Bunun dışında orijinal metindeki en önemli karakterlerden biri olan Thufir Hawat’ı da Dune: Part Two‘da göremiyoruz. Aslında Thufir Hawat, Leto Atreides’in ölümünden sonra Baron Vladimir Harkonnen tarafından esir alınan ve Piter de Vries’in yerine geçmeye zorlanan bir mentat. Thufir’in varlığı da kitaptaki yan hikaye açısından hayli kritik, çünkü mentatlar Frank Herbert’ın “post-insan” görüngüsünü tanımlayan canlılar.
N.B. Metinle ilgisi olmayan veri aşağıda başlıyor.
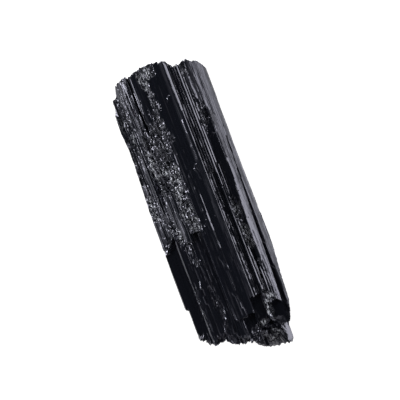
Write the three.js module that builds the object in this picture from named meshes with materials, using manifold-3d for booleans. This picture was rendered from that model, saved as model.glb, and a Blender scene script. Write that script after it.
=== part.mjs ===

Kökleri de akıllı, düşünen makinelere karşı yapılan “Butleryan Cihadı”na dayanıyor. Ayrıca Paul’ün de Thufir Hawat dolayısıyla bir mentat eğitimi var ve bu kendisini aşmasındaki mühim faktörlerden biri. Maalesef bu ayrıntıları filmlerde göremiyoruz.
Yine de bu devam filmindeki evren inşasının ilk filmi aştığını vurgulamalıyım. Filmin 166 dakikalık uzun süresini iyi kullandığını ve bir tempo sorunu yaşamadığını da belirteyim. Fakat bana kalırsa Dune: Part Two‘nun esas yıldızı Harkonnen şeytaniliğini ve zalimliğini sonuna kadar gösteren Austin Butler. Feyd-Rautha karakteri ile bütünleşen Austin Butler, kariyer performanslarından birini çıkarıyor.
Sonuç olarak Dune: Part Two, Denis Villeneuve’ün sinematik vizyonunu gösteren, görselliğiyle nefes kesen ve ikonik anlara sahip bir yapım. Son söz olarak ise bilimkurgunun tanrılarından Arthur C. Clarke’ın altını çizdiği benzetmeye yer vereyim: “Dune, The Lord of the Rings (Yüzüklerin Efendisi) ile kıyaslanabilecek tek şaheser kurgu serisidir.”